1. Feature-based fallback

cold_start_fallback.py
def predict(node_id, graph):
    degree = graph.degree(node_id)

    if degree >= MIN_EDGES:
        # Full GNN prediction
        return gnn_predict(node_id, graph)
    elif degree > 0:
        # Blended: weight GNN and tabular by degree
        alpha = degree / MIN_EDGES
        gnn_score = gnn_predict(node_id, graph)
        tab_score = tabular_predict(node_features[node_id])
        return alpha * gnn_score + (1 - alpha) * tab_score
    else:
        # Pure cold-start: tabular only
        return tabular_predict(node_features[node_id])

Blend GNN and tabular predictions based on node degree. The GNN prediction becomes more reliable as the node accumulates edges.

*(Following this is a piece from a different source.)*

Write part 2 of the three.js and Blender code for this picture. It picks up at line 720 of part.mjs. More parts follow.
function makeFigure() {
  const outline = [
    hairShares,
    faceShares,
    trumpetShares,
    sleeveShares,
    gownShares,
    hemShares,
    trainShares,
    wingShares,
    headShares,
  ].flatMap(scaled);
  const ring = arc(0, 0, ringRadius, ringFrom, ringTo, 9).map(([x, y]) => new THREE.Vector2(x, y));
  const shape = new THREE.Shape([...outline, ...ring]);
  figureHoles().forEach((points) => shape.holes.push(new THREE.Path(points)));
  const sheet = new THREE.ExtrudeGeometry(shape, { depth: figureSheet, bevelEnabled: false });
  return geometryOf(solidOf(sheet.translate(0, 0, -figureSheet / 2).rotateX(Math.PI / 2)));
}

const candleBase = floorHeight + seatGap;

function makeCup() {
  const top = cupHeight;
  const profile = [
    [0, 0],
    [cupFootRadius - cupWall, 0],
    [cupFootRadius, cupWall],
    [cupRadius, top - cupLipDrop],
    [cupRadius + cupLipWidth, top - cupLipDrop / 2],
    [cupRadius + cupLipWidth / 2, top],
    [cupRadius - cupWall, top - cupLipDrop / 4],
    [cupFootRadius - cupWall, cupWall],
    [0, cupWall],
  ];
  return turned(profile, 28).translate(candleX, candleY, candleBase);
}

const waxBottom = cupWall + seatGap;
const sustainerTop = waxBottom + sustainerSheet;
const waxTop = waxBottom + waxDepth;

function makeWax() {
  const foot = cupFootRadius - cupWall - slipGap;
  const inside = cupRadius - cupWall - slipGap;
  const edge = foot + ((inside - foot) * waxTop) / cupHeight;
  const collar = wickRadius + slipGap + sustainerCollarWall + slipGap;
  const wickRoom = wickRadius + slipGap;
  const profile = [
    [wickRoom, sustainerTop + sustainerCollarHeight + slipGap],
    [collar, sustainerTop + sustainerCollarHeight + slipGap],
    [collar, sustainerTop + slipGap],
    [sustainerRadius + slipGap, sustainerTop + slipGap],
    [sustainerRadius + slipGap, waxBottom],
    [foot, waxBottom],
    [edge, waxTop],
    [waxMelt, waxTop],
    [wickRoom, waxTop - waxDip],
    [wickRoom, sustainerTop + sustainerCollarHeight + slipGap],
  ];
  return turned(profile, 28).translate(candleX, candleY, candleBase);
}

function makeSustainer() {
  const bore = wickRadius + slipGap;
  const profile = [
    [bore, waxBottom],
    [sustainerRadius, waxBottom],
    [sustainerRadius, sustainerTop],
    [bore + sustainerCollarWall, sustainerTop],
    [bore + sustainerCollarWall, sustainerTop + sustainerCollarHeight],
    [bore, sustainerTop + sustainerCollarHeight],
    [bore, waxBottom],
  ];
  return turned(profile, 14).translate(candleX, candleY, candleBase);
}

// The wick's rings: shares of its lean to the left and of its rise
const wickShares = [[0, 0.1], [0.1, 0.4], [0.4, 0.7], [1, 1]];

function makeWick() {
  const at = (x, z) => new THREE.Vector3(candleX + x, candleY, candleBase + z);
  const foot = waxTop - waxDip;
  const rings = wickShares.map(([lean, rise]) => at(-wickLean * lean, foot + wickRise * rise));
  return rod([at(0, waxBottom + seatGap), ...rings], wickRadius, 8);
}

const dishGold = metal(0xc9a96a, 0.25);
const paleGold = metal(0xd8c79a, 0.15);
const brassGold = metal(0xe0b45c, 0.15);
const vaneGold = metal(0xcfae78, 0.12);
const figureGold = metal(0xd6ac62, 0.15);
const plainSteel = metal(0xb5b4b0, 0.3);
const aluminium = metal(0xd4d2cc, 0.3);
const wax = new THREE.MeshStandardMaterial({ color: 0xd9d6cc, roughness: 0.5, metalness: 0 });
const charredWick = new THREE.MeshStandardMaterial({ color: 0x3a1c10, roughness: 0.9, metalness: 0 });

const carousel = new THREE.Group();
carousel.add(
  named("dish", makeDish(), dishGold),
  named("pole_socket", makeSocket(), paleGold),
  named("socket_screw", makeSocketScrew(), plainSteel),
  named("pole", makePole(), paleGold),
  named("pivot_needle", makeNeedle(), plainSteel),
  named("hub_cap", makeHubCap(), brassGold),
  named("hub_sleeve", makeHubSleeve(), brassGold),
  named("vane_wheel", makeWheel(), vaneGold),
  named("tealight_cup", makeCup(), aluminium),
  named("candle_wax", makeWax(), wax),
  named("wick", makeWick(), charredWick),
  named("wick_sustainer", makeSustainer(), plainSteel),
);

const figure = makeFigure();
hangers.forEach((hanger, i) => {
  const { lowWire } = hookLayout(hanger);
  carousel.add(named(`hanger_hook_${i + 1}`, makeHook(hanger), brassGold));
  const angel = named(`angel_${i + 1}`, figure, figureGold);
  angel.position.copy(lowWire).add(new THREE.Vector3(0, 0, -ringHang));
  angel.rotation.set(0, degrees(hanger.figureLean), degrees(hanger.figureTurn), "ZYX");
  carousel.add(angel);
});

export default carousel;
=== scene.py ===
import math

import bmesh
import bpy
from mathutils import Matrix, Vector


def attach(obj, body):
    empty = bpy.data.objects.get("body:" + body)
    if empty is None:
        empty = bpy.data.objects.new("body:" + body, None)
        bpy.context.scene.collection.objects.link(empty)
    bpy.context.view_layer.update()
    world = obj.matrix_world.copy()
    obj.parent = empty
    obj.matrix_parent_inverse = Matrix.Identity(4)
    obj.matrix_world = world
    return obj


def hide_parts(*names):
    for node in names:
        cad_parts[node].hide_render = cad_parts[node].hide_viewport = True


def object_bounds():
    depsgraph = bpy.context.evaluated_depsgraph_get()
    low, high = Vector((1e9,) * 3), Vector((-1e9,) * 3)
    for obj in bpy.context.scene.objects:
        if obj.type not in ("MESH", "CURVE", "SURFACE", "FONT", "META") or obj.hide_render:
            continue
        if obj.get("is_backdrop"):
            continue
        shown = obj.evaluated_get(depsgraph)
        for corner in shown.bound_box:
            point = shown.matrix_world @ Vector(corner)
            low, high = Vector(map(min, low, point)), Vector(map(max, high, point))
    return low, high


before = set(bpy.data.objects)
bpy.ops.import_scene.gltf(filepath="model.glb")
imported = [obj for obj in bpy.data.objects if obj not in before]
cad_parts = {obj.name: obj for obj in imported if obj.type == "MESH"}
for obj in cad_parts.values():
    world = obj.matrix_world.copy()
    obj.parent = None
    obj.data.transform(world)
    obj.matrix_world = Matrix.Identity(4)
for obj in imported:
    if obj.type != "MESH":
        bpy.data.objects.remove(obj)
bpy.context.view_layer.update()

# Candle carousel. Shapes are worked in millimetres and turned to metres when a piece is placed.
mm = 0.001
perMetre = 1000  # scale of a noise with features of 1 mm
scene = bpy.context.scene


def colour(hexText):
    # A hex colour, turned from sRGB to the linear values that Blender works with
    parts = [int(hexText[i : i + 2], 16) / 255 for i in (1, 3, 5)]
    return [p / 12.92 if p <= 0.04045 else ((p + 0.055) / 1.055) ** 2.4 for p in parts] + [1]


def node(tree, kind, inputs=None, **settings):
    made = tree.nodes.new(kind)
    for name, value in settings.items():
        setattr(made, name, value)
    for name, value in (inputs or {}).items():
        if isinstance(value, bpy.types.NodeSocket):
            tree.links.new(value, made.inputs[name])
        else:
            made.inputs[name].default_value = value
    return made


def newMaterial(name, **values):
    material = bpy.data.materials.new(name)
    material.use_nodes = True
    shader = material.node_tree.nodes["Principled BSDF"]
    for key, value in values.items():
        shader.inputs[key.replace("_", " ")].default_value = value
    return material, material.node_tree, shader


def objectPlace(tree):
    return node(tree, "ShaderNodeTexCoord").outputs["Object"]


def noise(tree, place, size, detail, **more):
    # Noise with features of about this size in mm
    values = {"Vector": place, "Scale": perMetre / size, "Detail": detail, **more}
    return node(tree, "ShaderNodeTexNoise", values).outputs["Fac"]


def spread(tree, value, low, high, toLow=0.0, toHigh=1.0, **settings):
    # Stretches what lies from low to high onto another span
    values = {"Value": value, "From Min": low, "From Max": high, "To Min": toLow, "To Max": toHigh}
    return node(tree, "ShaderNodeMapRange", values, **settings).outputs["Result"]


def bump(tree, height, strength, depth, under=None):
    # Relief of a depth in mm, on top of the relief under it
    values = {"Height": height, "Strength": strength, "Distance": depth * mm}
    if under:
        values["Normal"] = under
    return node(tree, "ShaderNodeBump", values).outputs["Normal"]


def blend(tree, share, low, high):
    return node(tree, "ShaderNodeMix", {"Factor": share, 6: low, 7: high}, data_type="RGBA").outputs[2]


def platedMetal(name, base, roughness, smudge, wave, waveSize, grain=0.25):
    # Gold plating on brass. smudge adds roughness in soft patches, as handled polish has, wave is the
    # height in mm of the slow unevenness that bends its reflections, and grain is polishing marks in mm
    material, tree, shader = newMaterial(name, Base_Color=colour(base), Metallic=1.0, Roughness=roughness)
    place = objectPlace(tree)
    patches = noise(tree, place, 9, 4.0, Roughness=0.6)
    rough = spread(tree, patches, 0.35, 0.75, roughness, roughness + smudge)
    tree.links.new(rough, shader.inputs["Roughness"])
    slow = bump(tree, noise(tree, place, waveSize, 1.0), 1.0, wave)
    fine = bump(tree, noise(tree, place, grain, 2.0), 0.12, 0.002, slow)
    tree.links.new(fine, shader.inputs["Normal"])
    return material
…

2. Edge dropout during training

Randomly remove edges during training to simulate cold-start conditions. This teaches the model to produce reasonable predictions even when neighborhood information is incomplete.

edge_dropout.py
import torch

def edge_dropout(edge_index, p=0.3):
    """Randomly drop edges during training."""
    mask = torch.rand(edge_index.size(1)) > p
    return edge_index[:, mask]

# In training loop
for epoch in range(num_epochs):
    dropped = edge_dropout(data.edge_index, p=0.3)
    out = model(data.x, dropped)
    loss = criterion(out[train_mask], data.y[train_mask])

30% edge dropout is a good starting point. Higher rates make the model more robust to cold-start but reduce accuracy for well-connected nodes.

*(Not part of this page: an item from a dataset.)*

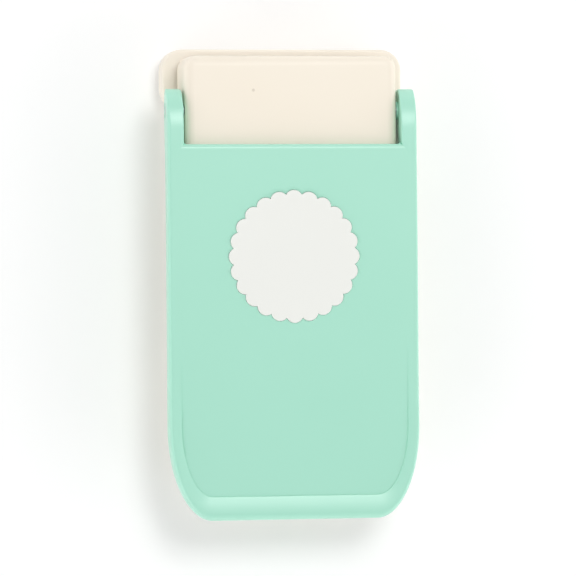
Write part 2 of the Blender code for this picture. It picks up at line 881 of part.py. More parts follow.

3. Auxiliary node features

Enrich cold-start nodes with features that approximate graph information:

  • Category-based averages: A new product in the “electronics” category gets the average embedding of all electronics products.
  • Content features: Product descriptions, user profiles, and item metadata provide signal independent of graph structure.
  • Cross-graph signals: If the same user exists in another graph (e.g., a different product line), transfer their embedding from the other graph.

What breaks in production

  • Prediction quality monitoring: Aggregate metrics (average AUROC) hide cold-start degradation. Segment metrics by node degree to identify how cold-start nodes perform separately.
  • Graph refresh latency: If new edges take 24 hours to enter the graph, cold-start lasts 24 hours even if the user is active. Reduce graph refresh latency to minimize cold-start duration.
  • Cold-start amplification: In recommendation systems, cold-start nodes get poor recommendations, leading to lower engagement, fewer edges, and worse recommendations. This feedback loop requires explicit cold-start exploration strategies.

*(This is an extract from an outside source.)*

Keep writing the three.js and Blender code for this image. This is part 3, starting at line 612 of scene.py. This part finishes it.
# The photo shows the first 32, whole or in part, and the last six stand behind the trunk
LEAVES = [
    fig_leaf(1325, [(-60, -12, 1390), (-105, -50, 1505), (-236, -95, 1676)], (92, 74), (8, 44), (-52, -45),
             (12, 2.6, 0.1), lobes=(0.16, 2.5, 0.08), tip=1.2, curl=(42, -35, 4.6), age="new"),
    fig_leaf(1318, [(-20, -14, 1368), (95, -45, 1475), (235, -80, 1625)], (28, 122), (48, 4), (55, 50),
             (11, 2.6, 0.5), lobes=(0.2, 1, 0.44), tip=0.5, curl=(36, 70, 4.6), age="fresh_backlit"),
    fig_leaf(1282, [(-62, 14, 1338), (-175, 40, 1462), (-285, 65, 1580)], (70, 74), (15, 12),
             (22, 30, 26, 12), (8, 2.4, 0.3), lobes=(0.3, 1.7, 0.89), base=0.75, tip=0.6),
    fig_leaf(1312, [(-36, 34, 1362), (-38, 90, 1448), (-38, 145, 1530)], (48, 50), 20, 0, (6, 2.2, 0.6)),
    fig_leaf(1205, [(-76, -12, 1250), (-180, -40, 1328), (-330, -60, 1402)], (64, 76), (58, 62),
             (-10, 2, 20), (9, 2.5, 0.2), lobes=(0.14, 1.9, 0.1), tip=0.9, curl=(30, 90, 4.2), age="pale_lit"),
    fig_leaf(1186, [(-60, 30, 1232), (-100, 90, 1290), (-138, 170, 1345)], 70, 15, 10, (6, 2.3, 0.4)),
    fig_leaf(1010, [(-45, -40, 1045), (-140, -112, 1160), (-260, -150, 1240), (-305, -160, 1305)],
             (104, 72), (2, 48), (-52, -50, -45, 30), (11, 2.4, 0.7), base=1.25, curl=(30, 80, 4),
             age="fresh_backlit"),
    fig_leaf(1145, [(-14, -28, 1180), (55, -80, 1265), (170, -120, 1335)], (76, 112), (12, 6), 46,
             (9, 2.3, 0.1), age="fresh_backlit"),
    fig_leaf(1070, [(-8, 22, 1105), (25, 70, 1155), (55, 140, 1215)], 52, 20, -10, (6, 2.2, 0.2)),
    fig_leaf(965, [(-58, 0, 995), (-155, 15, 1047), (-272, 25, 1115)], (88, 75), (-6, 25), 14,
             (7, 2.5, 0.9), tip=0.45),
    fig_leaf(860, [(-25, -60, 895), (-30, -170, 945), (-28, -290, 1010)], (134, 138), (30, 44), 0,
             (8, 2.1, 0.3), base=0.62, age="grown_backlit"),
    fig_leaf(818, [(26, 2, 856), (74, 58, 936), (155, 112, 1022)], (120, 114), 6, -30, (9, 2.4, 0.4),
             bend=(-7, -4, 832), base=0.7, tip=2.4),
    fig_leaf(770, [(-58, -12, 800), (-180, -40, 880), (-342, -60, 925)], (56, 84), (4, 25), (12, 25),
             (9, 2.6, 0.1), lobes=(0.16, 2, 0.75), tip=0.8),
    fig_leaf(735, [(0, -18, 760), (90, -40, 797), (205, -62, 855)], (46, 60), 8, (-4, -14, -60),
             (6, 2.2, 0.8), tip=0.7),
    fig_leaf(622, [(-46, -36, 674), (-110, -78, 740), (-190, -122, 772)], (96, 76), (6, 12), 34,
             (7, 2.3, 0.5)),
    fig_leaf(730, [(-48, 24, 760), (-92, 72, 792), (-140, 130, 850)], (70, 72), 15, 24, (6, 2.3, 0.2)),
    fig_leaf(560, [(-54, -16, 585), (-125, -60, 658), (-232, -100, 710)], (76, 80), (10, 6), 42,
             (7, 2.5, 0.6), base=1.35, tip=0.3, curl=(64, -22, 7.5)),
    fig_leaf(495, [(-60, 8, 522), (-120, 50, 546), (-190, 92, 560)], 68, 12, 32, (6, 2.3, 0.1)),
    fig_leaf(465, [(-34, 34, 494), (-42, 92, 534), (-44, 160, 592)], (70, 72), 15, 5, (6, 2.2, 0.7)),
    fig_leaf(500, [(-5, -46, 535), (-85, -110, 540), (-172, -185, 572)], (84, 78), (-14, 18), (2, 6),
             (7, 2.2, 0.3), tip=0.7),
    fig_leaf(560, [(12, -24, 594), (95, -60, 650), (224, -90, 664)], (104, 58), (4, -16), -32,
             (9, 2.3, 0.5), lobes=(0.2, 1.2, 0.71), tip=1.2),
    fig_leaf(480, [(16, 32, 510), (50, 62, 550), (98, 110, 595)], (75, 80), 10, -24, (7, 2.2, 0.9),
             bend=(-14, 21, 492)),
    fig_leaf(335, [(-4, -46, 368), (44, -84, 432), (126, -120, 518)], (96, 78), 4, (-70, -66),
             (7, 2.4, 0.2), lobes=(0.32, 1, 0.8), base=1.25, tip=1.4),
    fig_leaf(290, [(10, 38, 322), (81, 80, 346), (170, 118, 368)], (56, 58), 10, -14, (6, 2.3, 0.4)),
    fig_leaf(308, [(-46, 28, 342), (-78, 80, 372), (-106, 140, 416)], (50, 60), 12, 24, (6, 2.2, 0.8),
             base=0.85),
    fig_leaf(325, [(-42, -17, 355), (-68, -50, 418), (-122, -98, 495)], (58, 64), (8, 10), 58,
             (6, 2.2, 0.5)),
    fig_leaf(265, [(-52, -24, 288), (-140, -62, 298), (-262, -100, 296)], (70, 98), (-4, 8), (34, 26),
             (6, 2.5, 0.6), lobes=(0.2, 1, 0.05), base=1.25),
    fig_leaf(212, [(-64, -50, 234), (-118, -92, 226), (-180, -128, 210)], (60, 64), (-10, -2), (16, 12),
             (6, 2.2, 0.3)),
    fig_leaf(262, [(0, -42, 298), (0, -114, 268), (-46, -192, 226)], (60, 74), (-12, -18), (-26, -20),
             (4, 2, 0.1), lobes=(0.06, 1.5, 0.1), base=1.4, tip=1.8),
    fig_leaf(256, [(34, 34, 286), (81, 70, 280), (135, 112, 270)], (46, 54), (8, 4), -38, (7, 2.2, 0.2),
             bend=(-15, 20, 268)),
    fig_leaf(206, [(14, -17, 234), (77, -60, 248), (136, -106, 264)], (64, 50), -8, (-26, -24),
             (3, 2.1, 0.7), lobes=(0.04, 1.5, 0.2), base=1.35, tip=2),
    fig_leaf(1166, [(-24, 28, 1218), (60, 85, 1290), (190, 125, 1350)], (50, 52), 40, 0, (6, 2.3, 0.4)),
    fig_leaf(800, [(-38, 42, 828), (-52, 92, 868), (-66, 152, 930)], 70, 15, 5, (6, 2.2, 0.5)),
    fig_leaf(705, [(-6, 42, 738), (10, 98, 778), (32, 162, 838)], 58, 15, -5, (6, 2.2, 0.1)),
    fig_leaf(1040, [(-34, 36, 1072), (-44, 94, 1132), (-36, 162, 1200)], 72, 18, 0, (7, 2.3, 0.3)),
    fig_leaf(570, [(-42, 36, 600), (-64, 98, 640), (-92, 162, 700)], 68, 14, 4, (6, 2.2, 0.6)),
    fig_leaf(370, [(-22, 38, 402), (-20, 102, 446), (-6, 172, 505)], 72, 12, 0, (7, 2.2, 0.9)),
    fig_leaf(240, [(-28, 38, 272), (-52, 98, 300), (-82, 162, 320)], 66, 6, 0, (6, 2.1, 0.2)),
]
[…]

Frequently asked questions

What is the cold-start problem for GNNs?

Cold-start occurs when a new node joins the graph with no edges (no interaction history). Since GNNs aggregate neighbor information, a node with no neighbors produces a degenerate embedding based only on its own features. This gives poor predictions until the node accumulates enough interactions.

Can GNNs make predictions for nodes not in the training graph?

Yes, if the model is inductive (SAGEConv, GATConv). Inductive models learn a function of node features and neighborhood structure, not fixed node embeddings. A new node with features can get predictions even if it was not in the training graph. Transductive models (spectral methods) cannot do this.

How long does the cold-start period last?

It depends on the domain. In e-commerce, 3-5 interactions are usually enough for the GNN to produce useful predictions. In fraud detection, even 1 interaction can be meaningful if it connects to a known suspicious cluster. Track prediction confidence by node degree to monitor cold-start impact.